I have never seen anyone make that claim, and I have seen some crazy mo-fos.
number8
01-16-2010, 01:31 AM
Technically, they did resolve their differences. Humans got booted off Pandora. Differences resolved.
[ETM]
01-16-2010, 01:43 AM
Avatar 2: Differences Reloaded
Spinal
01-16-2010, 07:31 PM
I don't mind people telling me how much they enjoyed this, but when they start to talk about how great the storytelling was, that's where I start to cringe.
Skitch
01-16-2010, 07:42 PM
;233588']Avatar 2: Differences Reloaded
:lol:
eternity
01-16-2010, 09:37 PM
I don't mind people telling me how much they enjoyed this, but when they start to talk about how great the storytelling was, that's where I start to cringe.
It's certainly far better than it is given credit for. Rewatches have proven the plotting thin, yet there are so many subtle details that tell a whole lot more than the page could have in the time allotted.
Or not. Whatever.
Ezee E
01-16-2010, 09:40 PM
It's certainly far better than it is given credit for. Rewatches have proven the plotting thin, yet there are so many subtle details that tell a whole lot more than the page could have in the time allotted.
Or not. Whatever.
Enlighten us.
Dukefrukem
01-18-2010, 12:40 PM
Jesus freaking chrysanthemum, this thing's already over 1.4 billion in less than a month.
2 billion will be a cake walk.
1.6 billion in 31 days.
Dukefrukem
01-18-2010, 02:14 PM
http://img25.imageshack.us/img25/2400/avatarflag.jpg
[ETM]
01-18-2010, 02:32 PM
I'd actually be pretty impressed if that was intentional.:lol:
KK2.0
01-18-2010, 07:39 PM
"All hail "Avatar," yes, but the year's best picture? Give me a f--king break."

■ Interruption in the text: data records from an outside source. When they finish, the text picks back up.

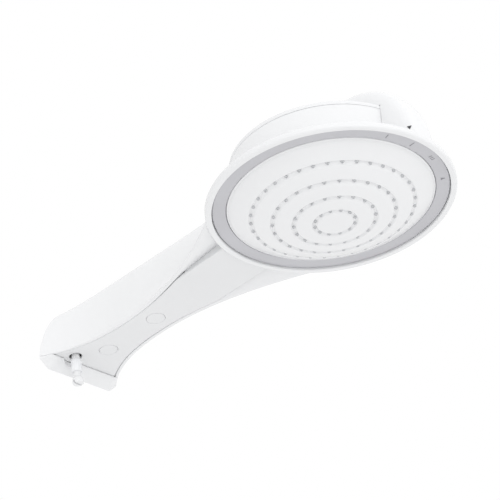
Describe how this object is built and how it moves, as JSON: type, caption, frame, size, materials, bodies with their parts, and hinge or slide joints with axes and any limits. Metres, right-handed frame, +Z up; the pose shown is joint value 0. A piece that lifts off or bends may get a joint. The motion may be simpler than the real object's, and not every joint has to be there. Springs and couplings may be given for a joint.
{
  "type": "electric shower head",
  "caption": "Wall-mounted electric shower head: round domed spray face with a turning selector ring, on a waisted hollow arm with a control spindle.",
  "frame": {"origin": "on the wall face of the foot, in the middle of its width, in the plane of the arm's underside and 24 mm below the inlet axis", "axes": "+X out of the wall along the arm to the head, +Z up, the spray faces -Z"},
  "size_m": [0.428, 0.212, 0.108],
  "materials": {
    "white_gloss": "glossy moulded white",
    "panel_white": "semi-gloss moulded off-white",
    "satin_silver": "satin silver paint on plastic",
    "clear_sleeve": "clear to milky plastic",
    "nozzle_rubber": "soft white silicone",
    "black_rubber": "matt black rubber",
    "dark_plastic": "matt dark grey",
    "inner_plastic": "plain moulded grey",
    "steel": "zinc-plated",
    "brass": "machined",
    "resistance_wire": "drawn, oxidised",
    "circuit_board": "solder mask"
  },
  "bodies": {
    "housing": {"bottom_panel": "panel_white", "cable_grommet": "black_rubber", "chamber_body": "inner_plastic", "chamber_gasket": "black_rubber", "chamber_lid": "inner_plastic", "chamber_screw_1": "steel", "chamber_screw_2": "steel", "chamber_screw_3": "steel", "chamber_screw_4": "steel", "contact_frame": "inner_plastic", "contact_stud_front": "brass", "contact_stud_rear": "brass", "control_board": "circuit_board", "diaphragm": "black_rubber", "diaphragm_cover": "inner_plastic", "drum_lid": "white_gloss", "element_carrier": "inner_plastic", "flow_restrictor": "white_gloss", "head_body": "white_gloss", "heating_coil_boost": "resistance_wire", "heating_coil_main": "resistance_wire", "inlet_socket": "inner_plastic", "inlet_strainer": "inner_plastic", "inlet_washer": "black_rubber", "panel_screw_1": "steel", "panel_screw_2": "steel", "pointer": "dark_plastic", "port_plate": "inner_plastic", "port_seal": "black_rubber", "potentiometer": "dark_plastic", "power_switch": "steel", "return_spring": "steel", "screw_plug_1": "panel_white", "screw_plug_2": "panel_white", "terminal_block": "dark_plastic", "terminal_screw_1": "brass", "terminal_screw_2": "brass", "terminal_screw_3": "brass", "tube_saddle_1": "inner_plastic", "tube_saddle_2": "inner_plastic", "upper_shell": "white_gloss", "wall_foot": "white_gloss", "water_tube": "white_gloss"},
    "spray_head": {"selector_ring": "satin_silver", "spray_plate": "white_gloss", "nozzle_mat": "nozzle_rubber", "manifold_plate": "inner_plastic", "pivot_clip": "steel"},
    "pressure_lifter": {"contact_lifter": "white_gloss", "contact_bridge": "brass"},
    "spindle": {"control_spindle": "white_gloss", "rod_sleeve": "clear_sleeve"}
  },
  "joints": [
    {"name": "selector_turn", "type": "hinge", "parent": "housing", "child": "spray_head", "pos_m": [0.322, 0, 0], "axis": [0, 0, 1], "range_deg": [-45, 8]},
    {"name": "pressure_lift", "type": "slide", "parent": "housing", "child": "pressure_lifter", "axis": [0, 0, 1], "range_m": [0, 0.0027], "stiffness_N_per_m": 400, "springref_m": -0.002, "deforming": ["return_spring"]},
    {"name": "spindle_turn", "type": "hinge", "parent": "housing", "child": "spindle", "pos_m": [0.0174, -0.018, 0], "axis": [0, 0, 1], "range_deg": [0, 270]}
  ]
}
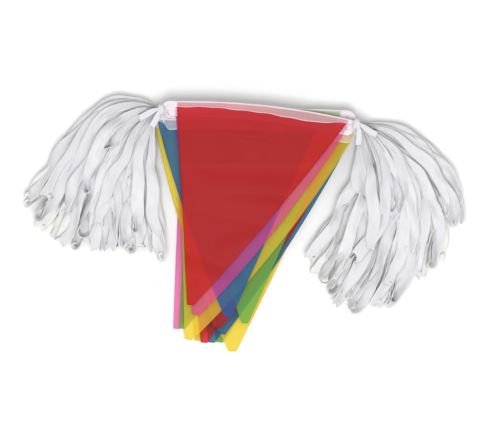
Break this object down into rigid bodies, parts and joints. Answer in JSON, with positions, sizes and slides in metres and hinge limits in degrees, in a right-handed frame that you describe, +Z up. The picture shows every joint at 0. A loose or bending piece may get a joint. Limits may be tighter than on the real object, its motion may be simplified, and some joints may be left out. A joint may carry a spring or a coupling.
{
  "type": "pennant bunting",
  "caption": "Cloth pennant bunting folded up flat: pennants in a slightly fanned pile, taped top edges, and the tape between them looped into a tied bunch at each upper corner.",
  "frame": {"origin": "middle of the folded bunting's box, on the surface that it lies on", "axes": "+X across the pennants from the left bunch to the right bunch, +Y from the tips to the taped edges, +Z up out of the surface"},
  "size_m": [0.5082, 0.292, 0.0355],
  "materials": {
    "nylon_red": "thin plain-woven nylon, slightly sheer, soft sheen",
    "nylon_pink": "thin plain-woven nylon, slightly sheer, soft sheen",
    "nylon_blue": "thin plain-woven nylon, slightly sheer, soft sheen",
    "nylon_yellow": "thin plain-woven nylon, slightly sheer, soft sheen",
    "nylon_green": "thin plain-woven nylon, slightly sheer, soft sheen",
    "tape": "thin white woven tape, slightly sheer, matt"
  },
  "bodies": {
    "root": {"pennant_01": "nylon_red", "binding_01": "tape", "pennant_02": "nylon_pink", "binding_02": "tape", "pennant_03": "nylon_blue", "binding_03": "tape", "pennant_04": "nylon_yellow", "binding_04": "tape", "pennant_05": "nylon_green", "binding_05": "tape", "pennant_06": "nylon_red", "binding_06": "tape", "pennant_07": "nylon_pink", "binding_07": "tape", "pennant_08": "nylon_blue", "binding_08": "tape", "pennant_09": "nylon_yellow", "binding_09": "tape", "pennant_10": "nylon_green", "binding_10": "tape", "pennant_11": "nylon_red", "binding_11": "tape", "pennant_12": "nylon_pink", "binding_12": "tape", "pennant_13": "nylon_blue", "binding_13": "tape", "pennant_14": "nylon_yellow", "binding_14": "tape", "pennant_15": "nylon_green", "binding_15": "tape", "bunch_left": "tape", "tie_left": "tape", "bunch_right": "tape", "tie_right": "tape"}
  },
  "joints": []
}
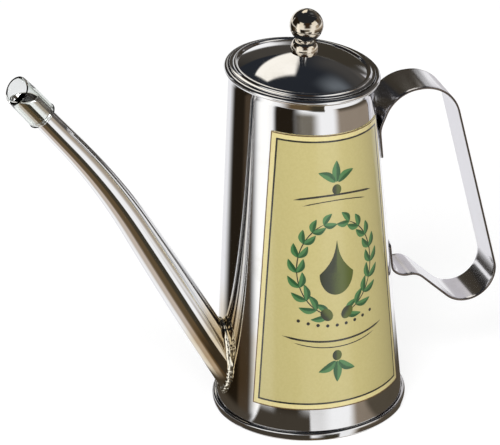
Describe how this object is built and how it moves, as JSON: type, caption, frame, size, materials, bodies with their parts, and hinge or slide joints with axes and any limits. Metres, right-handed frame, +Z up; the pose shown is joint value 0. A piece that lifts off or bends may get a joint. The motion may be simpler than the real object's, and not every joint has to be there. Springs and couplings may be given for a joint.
{
  "type": "oil cruet",
  "caption": "Conical polished steel oil cruet with a long tapered spout, strap handle, clear pour sleeve, printed label and lift-off domed lid with a ball knob.",
  "frame": {"origin": "centre of the face that the cruet stands on", "axes": "+Z up, +X towards the handle, -X towards the spout, -Y towards the label"},
  "size_m": [0.2172, 0.084, 0.1866],
  "materials": {
    "polished_steel": "stainless sheet, polished bright",
    "pan_steel": "stainless sheet, polished bright",
    "spout_steel": "stainless tube, polished bright",
    "weld_filler": "uneven weld bead with a straw tint from the heat",
    "clear_plastic": "soft clear tube, faintly green at its cut edges",
    "strap_steel": "stainless strip, polished, soft edges",
    "label_print": "printed film with a light sheen",
    "lid_steel": "stainless sheet, mirror polished",
    "skirt_steel": "plain stainless sheet",
    "collar_steel": "turned, mirror polished",
    "knob_steel": "turned, mirror polished",
    "washer_steel": "plain steel",
    "screw_steel": "plain steel"
  },
  "bodies": {
    "cruet_body": {"body_wall": "polished_steel", "base_pan": "pan_steel", "spout_tube": "spout_steel", "spout_weld": "weld_filler", "handle_strap": "strap_steel", "label_sticker": "label_print"},
    "lid": {"lid_cap": "lid_steel", "lid_skirt": "skirt_steel", "knob_collar": "collar_steel", "knob_ball": "knob_steel", "knob_washer": "washer_steel", "knob_screw": "screw_steel"},
    "pour_sleeve": {"pour_sleeve": "clear_plastic"}
  },
  "joints": [
    {"name": "lid_lift", "type": "slide", "parent": "cruet_body", "child": "lid", "axis": [0.1045, 0, 0.9945], "range_m": [0, 0.03]},
    {"name": "sleeve_pull", "type": "slide", "parent": "cruet_body", "child": "pour_sleeve", "axis": [-0.606, 0, 0.7955], "range_m": [0, 0.022]}
  ]
}
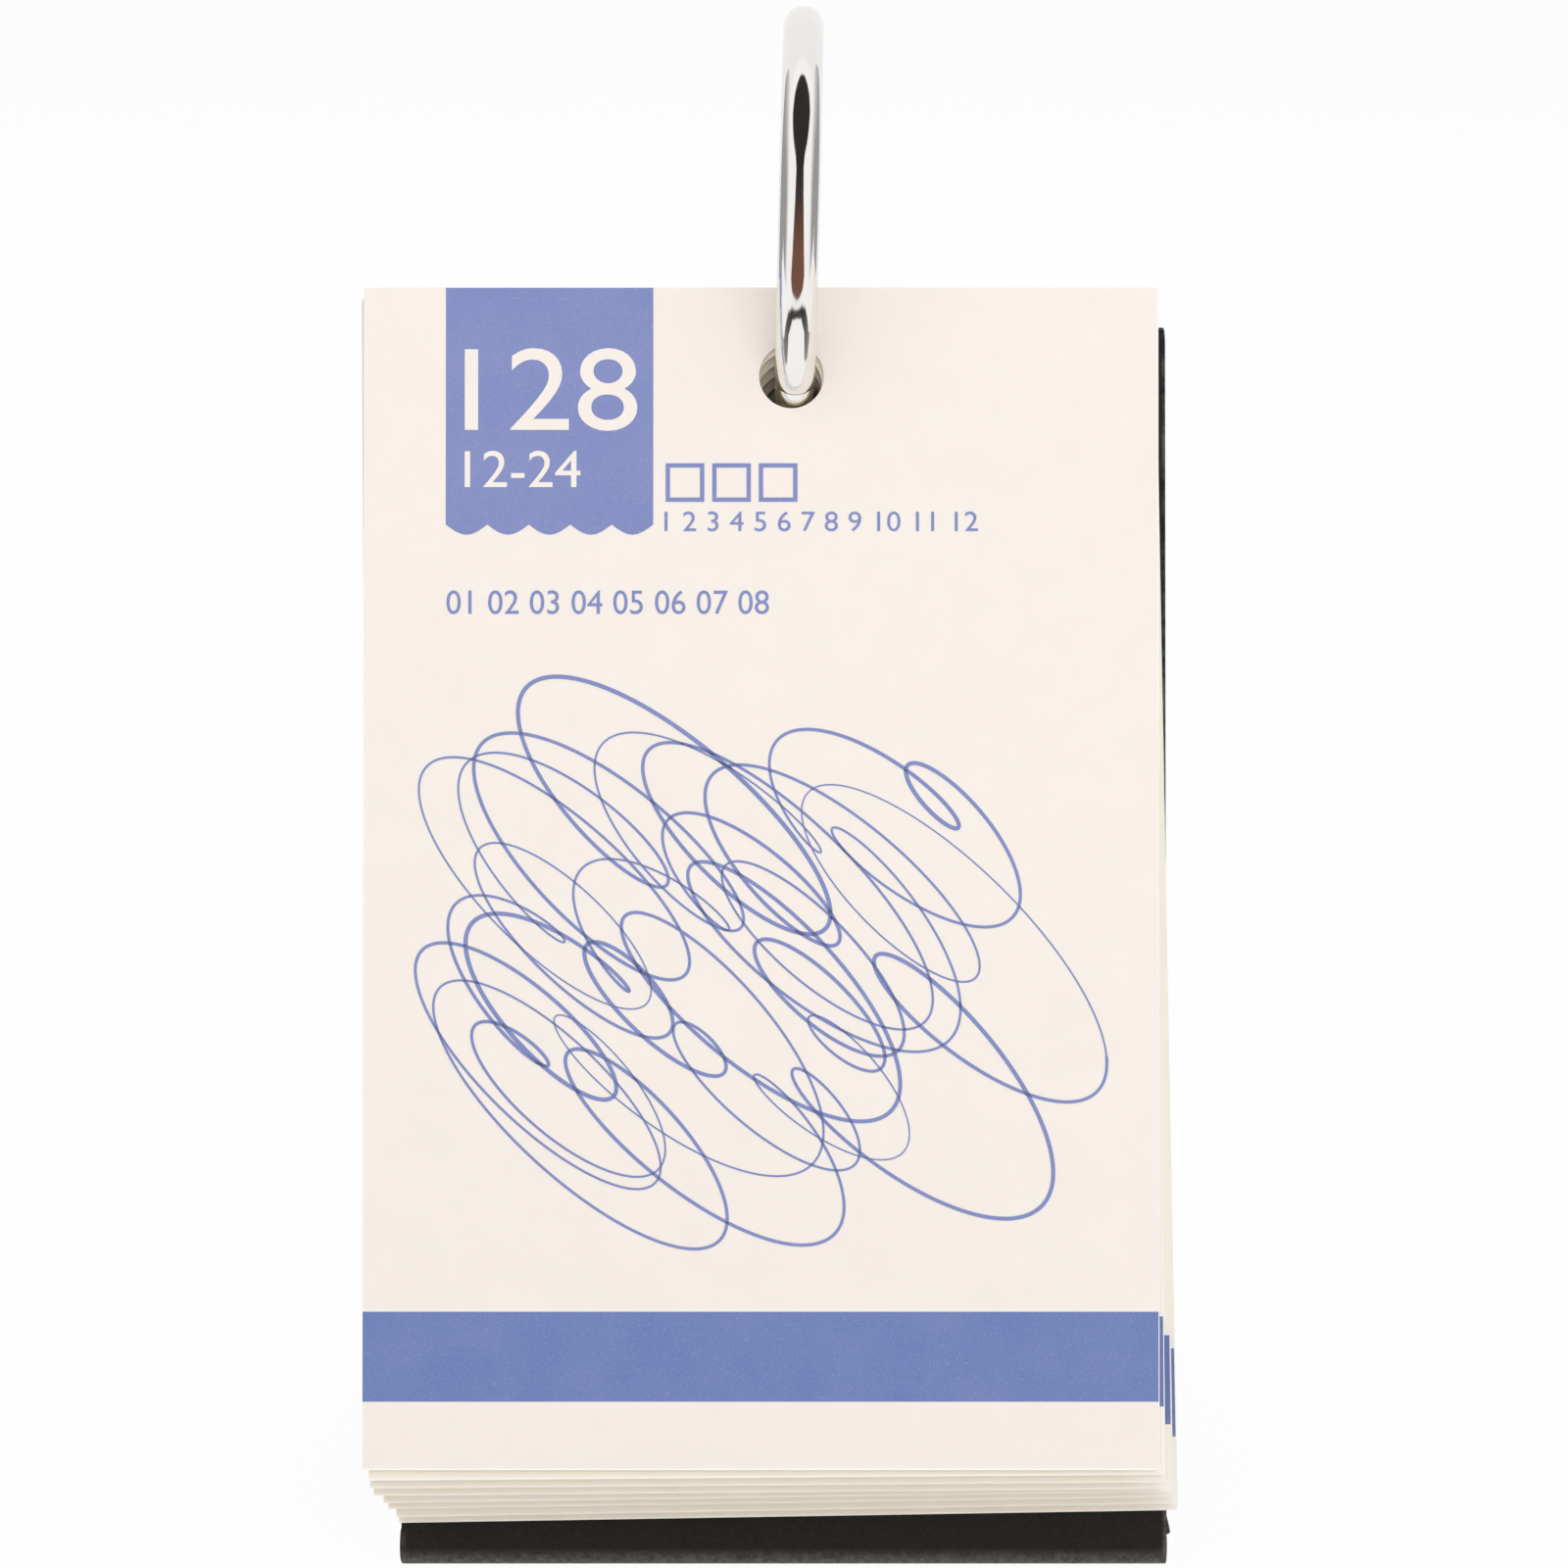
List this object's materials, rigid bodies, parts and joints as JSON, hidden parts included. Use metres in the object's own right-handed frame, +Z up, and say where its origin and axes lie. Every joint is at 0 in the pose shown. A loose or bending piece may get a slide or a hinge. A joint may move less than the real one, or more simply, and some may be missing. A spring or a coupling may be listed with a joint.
{
  "type": "desk calendar",
  "caption": "Desk calendar: a pad of loose leaves on a hinged metal book ring, hung over a folding board stand.",
  "frame": {"origin": "middle of the stand's flat underside", "axes": "+Z up, the leaves face -Y, +X to the right of someone who reads the calendar"},
  "size_m": [0.0727, 0.0751, 0.1376],
  "materials": {
    "leaf_card": "matte, uncoated",
    "stand_board": "paper-wrapped, scuffed at the folds",
    "ring_nickel": "polished nickel plate"
  },
  "bodies": {
    "front_board": {"front_panel": "stand_board"},
    "rear_board": {"rear_panel": "stand_board"},
    "base_board": {"base_panel": "stand_board"},
    "lower_half_ring": {"ring_lower_half": "ring_nickel", "ring_hinge_rivet": "ring_nickel"},
    "upper_half_ring": {"ring_upper_half": "ring_nickel"},
    "front_leaf": {"leaf_01": "leaf_card"},
    "leaf_bundle_1": {"leaf_02": "leaf_card", "leaf_03": "leaf_card", "leaf_04": "leaf_card"},
    "leaf_bundle_2": {"leaf_05": "leaf_card", "leaf_06": "leaf_card", "leaf_07": "leaf_card", "leaf_08": "leaf_card"},
    "leaf_bundle_3": {"leaf_09": "leaf_card", "leaf_10": "leaf_card", "leaf_11": "leaf_card", "leaf_12": "leaf_card", "leaf_13": "leaf_card"},
    "leaf_bundle_4": {"leaf_14": "leaf_card", "leaf_15": "leaf_card", "leaf_16": "leaf_card", "leaf_17": "leaf_card", "leaf_18": "leaf_card", "leaf_19": "leaf_card"},
    "leaf_bundle_5": {"leaf_20": "leaf_card", "leaf_21": "leaf_card", "leaf_22": "leaf_card", "leaf_23": "leaf_card", "leaf_24": "leaf_card", "leaf_25": "leaf_card"},
    "leaf_bundle_6": {"leaf_26": "leaf_card", "leaf_27": "leaf_card", "leaf_28": "leaf_card", "leaf_29": "leaf_card", "leaf_30": "leaf_card", "leaf_31": "leaf_card"},
    "leaf_bundle_7": {"leaf_32": "leaf_card", "leaf_33": "leaf_card", "leaf_34": "leaf_card", "leaf_35": "leaf_card", "leaf_36": "leaf_card", "leaf_37": "leaf_card"}
  },
  "joints": [
    {"name": "rear_board_fold", "type": "hinge", "parent": "front_board", "child": "rear_board", "pos_m": [0, -0.0026, 0.10679], "axis": [-1, 0, 0], "range_deg": [0, 27]},
    {"name": "base_board_fold", "type": "hinge", "parent": "front_board", "child": "base_board", "pos_m": [0, -0.03075, 0.00175], "axis": [-1, 0, 0], "range_deg": [0, 105]},
    {"name": "ring_turn", "type": "hinge", "parent": "front_board", "child": "lower_half_ring", "pos_m": [0.00132, -0.002, 0.11697], "axis": [0.9997, -0.0063, -0.0236], "range_deg": [-20, 20]},
    {"name": "ring_open", "type": "hinge", "parent": "lower_half_ring", "child": "upper_half_ring", "pos_m": [0.00167, 0.01344, 0.12777], "axis": [0.9997, -0.0063, -0.0236], "range_deg": [-90, 0]},
    {"name": "leaf_bundle_7_flip", "type": "hinge", "parent": "front_board", "child": "leaf_bundle_7", "pos_m": [0.00132, -0.002, 0.11697], "axis": [-0.9997, 0.0063, 0.0236], "range_deg": [0, 240]},
    {"name": "leaf_bundle_6_flip", "type": "hinge", "parent": "leaf_bundle_7", "child": "leaf_bundle_6", "pos_m": [0.00132, -0.002, 0.11697], "axis": [-0.9997, 0.0063, 0.0236], "range_deg": [0, 240]},
    {"name": "leaf_bundle_5_flip", "type": "hinge", "parent": "leaf_bundle_6", "child": "leaf_bundle_5", "pos_m": [0.00132, -0.002, 0.11697], "axis": [-0.9997, 0.0063, 0.0236], "range_deg": [0, 240]},
    {"name": "leaf_bundle_4_flip", "type": "hinge", "parent": "leaf_bundle_5", "child": "leaf_bundle_4", "pos_m": [0.00132, -0.002, 0.11697], "axis": [-0.9997, 0.0063, 0.0236], "range_deg": [0, 240]},
    {"name": "leaf_bundle_3_flip", "type": "hinge", "parent": "leaf_bundle_4", "child": "leaf_bundle_3", "pos_m": [0.00132, -0.002, 0.11697], "axis": [-0.9997, 0.0063, 0.0236], "range_deg": [0, 240]},
    {"name": "leaf_bundle_2_flip", "type": "hinge", "parent": "leaf_bundle_3", "child": "leaf_bundle_2", "pos_m": [0.00132, -0.002, 0.11697], "axis": [-0.9997, 0.0063, 0.0236], "range_deg": [0, 240]},
    {"name": "leaf_bundle_1_flip", "type": "hinge", "parent": "leaf_bundle_2", "child": "leaf_bundle_1", "pos_m": [0.00132, -0.002, 0.11697], "axis": [-0.9997, 0.0063, 0.0236], "range_deg": [0, 240]},
    {"name": "front_leaf_flip", "type": "hinge", "parent": "leaf_bundle_1", "child": "front_leaf", "pos_m": [0.00132, -0.002, 0.11697], "axis": [-0.9997, 0.0063, 0.0236], "range_deg": [0, 240]}
  ],
  "couplings": [
    {"joint": "base_board_fold", "follows": "rear_board_fold", "ratio": 3.88}
  ]
}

Ebert at twitter about 10 minutes ago. :)
Watashi
01-18-2010, 07:44 PM
Sorry Ebert, but Avatar is better than your precious Precious.
B-side
01-19-2010, 05:00 AM
This was as mediocre as I was expecting. Perhaps more so.
Watashi
01-19-2010, 05:48 AM
This was as mediocre as I was expecting. Perhaps more so.
Your face was as mediocre as I was expecting.